How can we implement these ideas with an “old” board?
If you have board members who’ve been on since the organization’s founding, that’s not healthy. Times change. Missions evolve. Relationships get stale. Rolodexes get used up. Strategies that didn’t work yesterday just might work today. You need to bring on new blood.
Boards really should have terms of office established in the by-laws. You need to escape from the cycle of “that’s not how we do things here.” Plus, you need opportunities to move new folks onto your board as a big “reward” for being dedicated donors and/or volunteers. If you limit the ways new folks can get involved with your organization, you limit your ability to raise funds going forward.
And then there’s the issue of group dynamics. Board leaders who fear fundraising spread that fear. A scarcity mindset prevails where everyone whines about how difficult it is to raise money—to the point where it becomes a self-fulfilling prophecy. Cup-half-empty boards lead to cup-half-empty nonprofits. You won’t be able to grow. And in today’s competitive environment, if you don’t grow, you die.
Everything Boils Down to Inspiring Philanthropy
I never run a “fundraising training” session.

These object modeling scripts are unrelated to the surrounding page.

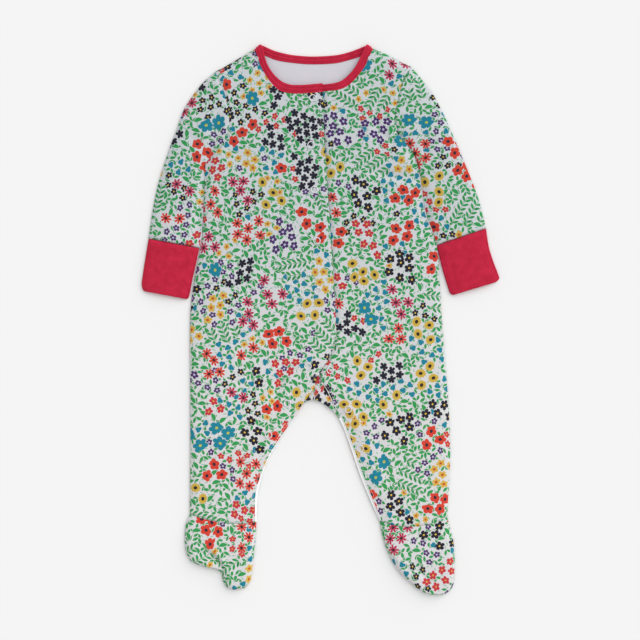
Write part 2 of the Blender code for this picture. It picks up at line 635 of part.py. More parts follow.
def make_poppers(material):
    """Open rings that lie on the fronts, each tilted as the cloth under it."""
    heights = {"right": right_height, "left": left_height}
    for number, popper in enumerate(POPPERS, 1):
        height = heights[popper.panel]
        here = height(popper.x, popper.y)
        step = RING_RADIUS
        slope_x = (height(popper.x + step, popper.y) - height(popper.x - step, popper.y)) / (2 * step)
        slope_y = (height(popper.x, popper.y + step) - height(popper.x, popper.y - step)) / (2 * step)
        mesh = bmesh.new()
        wire = bmesh.ops.create_circle(mesh, segments=RING_SIDES, radius=RING_WIRE * MM)["verts"]
        for vertex in wire:
            vertex.co = Vector((RING_RADIUS * MM + vertex.co.x, 0.0, vertex.co.y))
        bmesh.ops.spin(mesh, geom=mesh.verts[:] + mesh.edges[:], cent=(0, 0, 0), axis=(0, 0, 1),
                       angle=2 * math.pi, steps=RING_STEPS, use_merge=True)
        thing = finish(mesh, f"popper_{number:02d}", material)
        lift = RING_WIRE + POPPER_GAP
        thing.location = Vector((popper.x, popper.y, here + lift)) * MM
        thing.rotation_mode = "QUATERNION"
        normal = Vector((-slope_x, -slope_y, 1.0)).normalized()
        thing.rotation_quaternion = Vector((0, 0, 1)).rotation_difference(normal)


def main():
    for thing in list(bpy.data.objects):
        bpy.data.objects.remove(thing)
    printed = colour("printed_jersey", 0.66, 0.68, 0.70, 0.85)
    rib = colour("raspberry_rib", 0.55, 0.02, 0.05, 0.8)
    enamel = colour("white_popper", 0.85, 0.85, 0.85, 0.35)
    make_back(printed)
    make_band(printed)
    make_fronts(printed)
    make_sleeves(printed, rib)
    make_binding(rib)
    make_feet(printed)
    make_poppers(enamel)


main()
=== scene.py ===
import math

import bmesh
import bpy
import numpy as np
from mathutils import Matrix, Vector


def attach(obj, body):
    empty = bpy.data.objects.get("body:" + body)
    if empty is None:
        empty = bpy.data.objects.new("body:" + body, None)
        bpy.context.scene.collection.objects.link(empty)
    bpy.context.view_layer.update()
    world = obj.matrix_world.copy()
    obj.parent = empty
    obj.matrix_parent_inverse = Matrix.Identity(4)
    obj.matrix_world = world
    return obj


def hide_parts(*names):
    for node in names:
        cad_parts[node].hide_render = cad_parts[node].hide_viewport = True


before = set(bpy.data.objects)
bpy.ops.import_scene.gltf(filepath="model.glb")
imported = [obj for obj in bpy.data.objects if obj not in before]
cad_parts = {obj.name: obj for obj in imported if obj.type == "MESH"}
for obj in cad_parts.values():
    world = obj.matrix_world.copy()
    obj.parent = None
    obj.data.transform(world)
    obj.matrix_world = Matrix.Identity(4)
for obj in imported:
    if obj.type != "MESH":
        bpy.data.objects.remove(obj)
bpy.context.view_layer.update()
mm = 0.001  # all shapes below are worked out in millimetres


# Lines and grids of points

rollAngles = np.radians([0, 12, 24, 36, 48, 60, 75, 90])  # steps round a rolled or rounded edge
rollSteps = len(rollAngles) - 1
curveSteps = 12  # from one given point of a line to the next
mostRolled = 0.4  # share of a line's length that one rounded edge may take
ankleFade = 40.0  # how far above the ankle seam the rows are level with it


def smoothLine(points):  # a Catmull-Rom curve through the points
    given = np.array(points, float)
    ends = np.vstack([2 * given[0] - given[1], given, 2 * given[-1] - given[-2]])
    steps = np.linspace(0, 1, curveSteps + 1)[:-1, None]
    spans = []
    for a, b, c, d in zip(ends, ends[1:], ends[2:], ends[3:]):
        bend = 2 * a - 5 * b + 4 * c - d
        cubic = 3 * (b - c) + d - a
        spans.append(b + 0.5 * steps * (c - a + steps * (bend + steps * cubic)))
    return np.vstack([*spans, given[-1:]])


def distances(line):
    return np.concatenate([[0.0], np.cumsum(np.linalg.norm(np.diff(line, axis=0), axis=1))])


def pointsAt(line, wanted):
    run = distances(line)
    return np.stack([np.interp(wanted, run, line[:, k]) for k in range(line.shape[1])], axis=1)


def evenPoints(line, count):
    return pointsAt(line, np.linspace(0, distances(line)[-1], count))


def unit(vectors):
    return vectors / np.maximum(np.linalg.norm(vectors, axis=-1, keepdims=True), 1e-9)


def shifted(curve, by):  # moved sideways, to the right of its own direction
    line = smoothLine(curve)
    heading = unit(np.gradient(line, axis=0))
    return line + by * np.stack([heading[:, 1], -heading[:, 0]], axis=1)


def ease(t):
    t = np.clip(t, 0, 1)
    return t * t * (3 - 2 * t)


def stops(length, count, reachStart, reachEnd):  # close together at rounded edges, even between
    reachStart, reachEnd = (min(reach, mostRolled * length) for reach in (reachStart, reachEnd))
    first = reachStart * (1 - np.cos(rollAngles)) if reachStart else np.zeros(1)
    last = length - reachEnd * (1 - np.cos(rollAngles))[::-1] if reachEnd else np.full(1, length)
    middle = np.linspace(first[-1], last[0], count + 1)[1:-1]
    return np.concatenate([first, middle, last])


def turns(count, reachStart, reachEnd):  # the angle round each rounded edge at the same stops
    size = count + 1 + rollSteps * (bool(reachStart) + bool(reachEnd))
    start, end = np.full(size, np.pi / 2), np.full(size, np.pi / 2)
    if reachStart:
        start[: rollSteps + 1] = rollAngles
    if reachEnd:
        end[-rollSteps - 1:] = rollAngles[::-1]
    return start, end


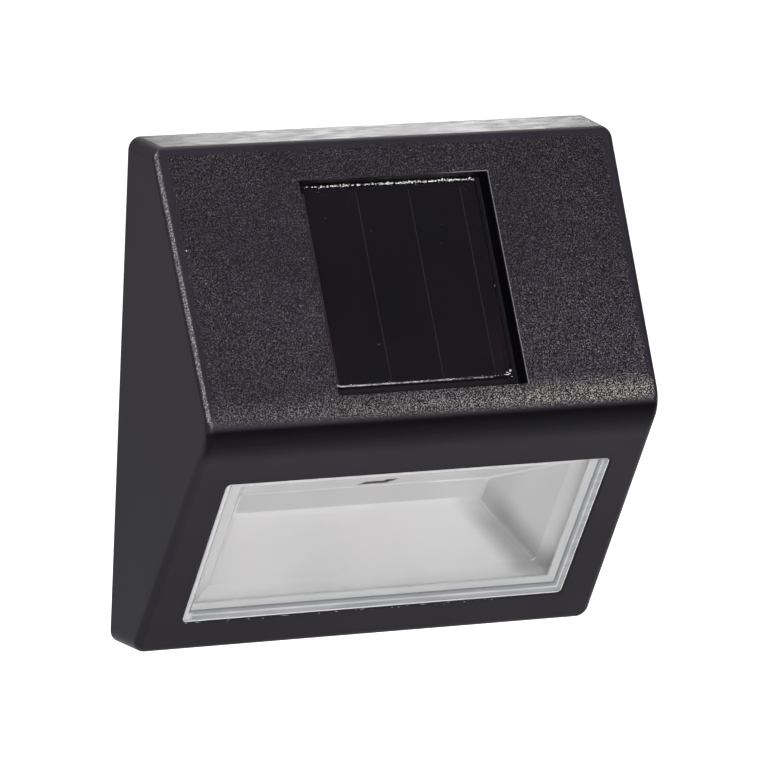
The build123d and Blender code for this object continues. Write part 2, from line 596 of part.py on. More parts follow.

Who wants to be trained? It makes the process sound difficult. Instead, offer a session on “inspiring philanthropy.” Remind folks philanthropy comes from a place of love, not money. It’s literally in the definition of the word (love of humankind).
Begin with igniting your stakeholders’ passions so their important role of ensuring your mission will survive and thrive follows as naturally as flowers follow spring showers. Passion is contagious.
Simply ask folks to:
- Get in touch with their own passion for your cause.
- Enact their passion for your cause (with a stretch gift).
- Share their passion for your cause (by asking others to join them).